Any complaints I have are minor and often can be chalked up to “it was done better in Dark Souls.” Blood Vials are the new health potions and rather than being replenished when you go to a bonfire, they are an item that you pick up in the environment and on fallen enemies. For the most part this is fine, but can lead to grinding when you’re repeatedly throwing yourself at a boss. Unfortunately, unlike the bonfires in Dark Souls, Bloodborne’s lanterns don’t let you do anything besides travel to the Hunter’s Dream, the safe hub world where you can upgrade your character and weapons. The problem with this is that instead of being able to reset all of the enemies just by sitting down, you have to travel back and forth and sit through two loading screens in the process. While the loading screens aren’t the absolute worst they certainly add up if you’re doing this often. I also found a few minor graphical glitches here and there, but nothing game breaking. They were incredibly brief and will certainly be patched out soon.

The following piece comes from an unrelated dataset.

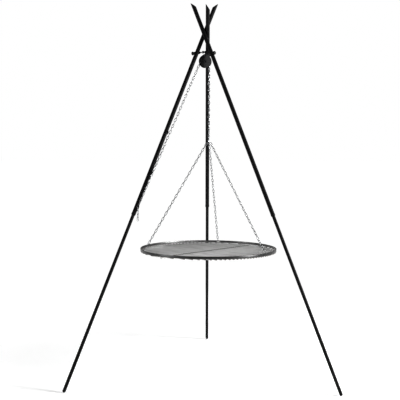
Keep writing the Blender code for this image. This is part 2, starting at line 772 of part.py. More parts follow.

I must also mention the multiplayer as it exists in various forms. My favorite aspect and one of the defining features of all of From Software’s titles is that if you play online you can see messages left by other players and leave your own as well. There’s an incentive to leave helpful notes (such as “ambush ahead”) because people can up-vote or down-vote notes by labelling them “fine” or “foul.” If you’re online and somebody rates your message as “fine” the you will be immediately healed, which needless to say can be pretty helpful. On top of that, finding helpful notes gives a nice sense of community in a game that mostly a single player experience.
There are some co-op and PVP elements as well in the form of summons and invasions. These are also carry overs from the Souls games and function much the same. The summons are a bit more difficult this time around however, as you no longer see “summon signs” on the floor and ringing the bell to try and find somebody to help you out for a boss fight can be a bit of a crap shoot.
Clearly I absolutely love this game, but I’m not saying that you should, too. It’s a grind, it takes patience, and your enjoyment will entirely hinge on your willingness to put in the effort to get good. The opening section is incredibly difficult for newcomers and Souls veterans alike since the game definitely doesn’t ease you into anything, but if you can get past that it’s a really satisfying and rewarding experience. There’s so much more to this game that I haven’t even talked about such as the procedurally generated chalice dungeons or the new game plus, but it’s best to just experience it for yourself. I’d highly recommend it if this sounds like this might be up your alley. If you enjoyed the Souls games then Bloodborne is clearly something you should play, but you probably already knew that. Bloodborne is out now exclusively for Playstation 4.